Michigan LLC Dissolution Overview
Michigan LLC dissolution verification requires confirming that all legal and administrative steps have been properly completed through the Michigan Department of Licensing and Regulatory Affairs (LARA). Compliance and legal operations professionals must validate that dissolution was authorized according to the operating agreement, properly filed with state authorities, and that all winding-up activities have been concluded.
The verification process centers on examining the Certificate of Dissolution (Form CSCL/CD-731) and confirming tax clearance through the Michigan Department of Treasury. Unlike formation verification, dissolution confirmation requires checking multiple state databases and ensuring that all creditor obligations and member distributions have been handled according to Michigan Limited Liability Company Act requirements.
Certificate of Dissolution Verification
The Certificate of Dissolution serves as the primary legal document confirming LLC termination in Michigan. Access LARA's Corporations Online Filing System through the entity search portal to locate Form CSCL/CD-731 for the specific LLC under review.
Verify that the certificate contains all required elements:
- Complete LLC name exactly as registered with LARA
- Bureau-assigned identification number
- Clear statement of dissolution reason (member vote, operating agreement provision, or specified event)
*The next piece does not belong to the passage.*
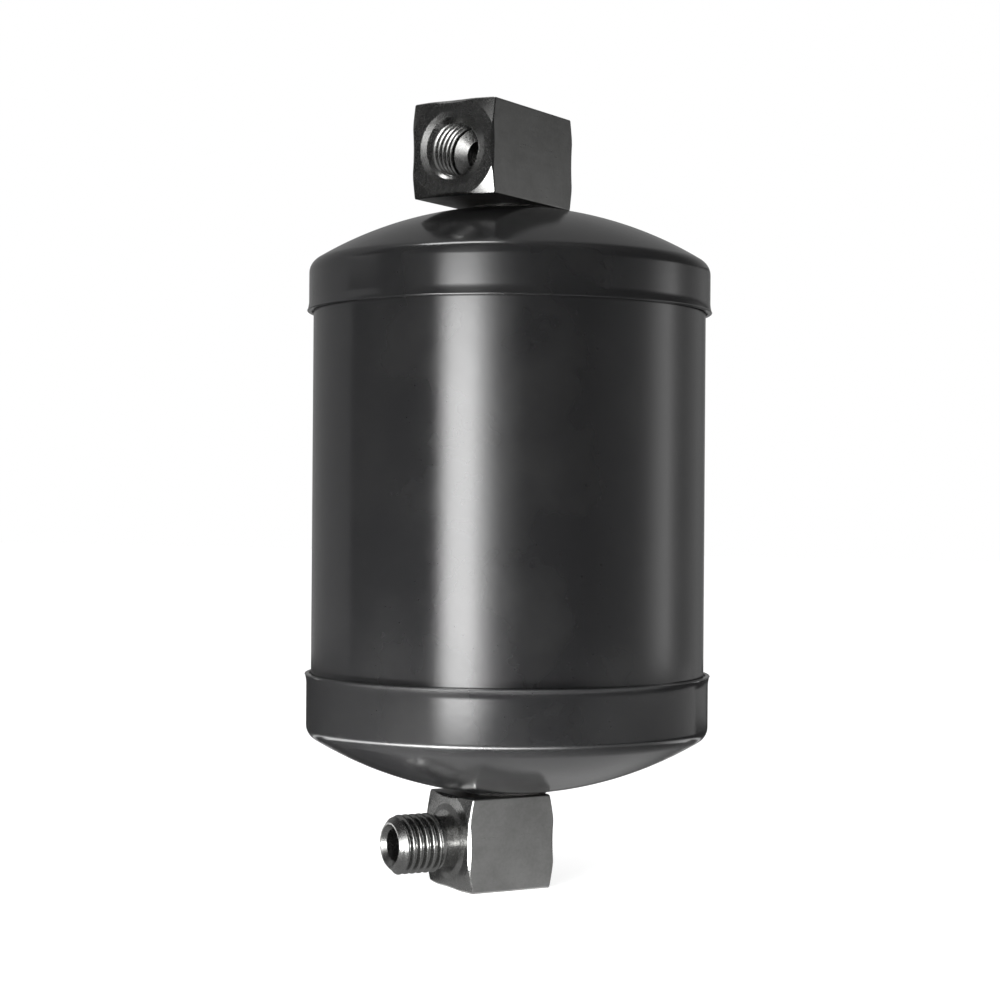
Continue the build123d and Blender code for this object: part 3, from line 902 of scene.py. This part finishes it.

- Authorized signature from member or manager
- Filing date and effective date confirmation
The standard filing fee is $10, and the effective date is determined by LARA's receipt of the properly completed form. If dissolution was intended to be effective on a future date, confirm that the specified date has passed and the dissolution is now active.
LARA Database Status Check
Conduct a comprehensive search through Michigan's official entity database to confirm current dissolution status. The entity record should display "Dissolved" as the current status, with the dissolution date matching the Certificate of Dissolution filing.
Cross-reference the entity's complete filing history to identify any subsequent activity that might indicate reinstatement or ongoing obligations. Look for any Certificate of Revocation of Dissolution, which would indicate the LLC has been reinstated and is no longer dissolved.
Review the entity's registered agent information and principal office address as of the dissolution date. Changes to these details after dissolution may signal incomplete winding-up or unauthorized continued operations.
Tax Clearance Confirmation
Michigan requires LLCs to obtain tax clearance within 60 days of filing the Certificate of Dissolution. This clearance confirms that all state tax obligations have been satisfied and is obtained through the Michigan Department of Treasury using Form 5156 or Form 501.
Contact the Michigan Department of Treasury directly or access their records through appropriate channels to verify that tax clearance has been obtained. The clearance certificate is not filed with LARA but represents a critical component of proper dissolution compliance.
Examine the LLC's final tax returns to ensure they were filed as required. Final returns should indicate that this is the entity's last filing period and that all tax obligations have been resolved.
Winding-Up Activity Assessment
Proper LLC dissolution requires completion of all winding-up activities before the entity can be considered fully dissolved. Review available records to confirm that creditors have been notified and all debts have been settled or provided for according to Michigan law.
Verify that all LLC assets have been distributed to members according to the operating agreement or state default rules. Look for evidence of asset liquidation, final distributions, and resolution of any pending litigation or contractual obligations.
Check for cancellation of business licenses, permits, and registrations that were held by the LLC. Active licenses after dissolution may indicate incomplete winding-up or potential ongoing liability issues.
Red Flags and Common Issues
Several warning signs may indicate incomplete or improper dissolution. Entity records showing continued filing activity after the dissolution date suggest either reinstatement or unauthorized operations that require further investigation.
Outstanding UCC filings or liens against the dissolved LLC may indicate unresolved secured obligations. Cross-reference UCC databases to identify any financing statements that should have been terminated as part of the dissolution process. Review common entity status labels to understand how different jurisdictions display dissolution information.
Administrative dissolution differs significantly from voluntary dissolution and may indicate compliance failures rather than intentional termination. Distinguish between member-authorized dissolution and administrative action by state authorities due to non-compliance with annual report requirements or other obligations.
Tax clearance delays beyond the 60-day requirement may signal ongoing disputes with tax authorities or incomplete financial resolution. Missing or incomplete winding-up documentation can expose former members to continued personal liability for LLC obligations.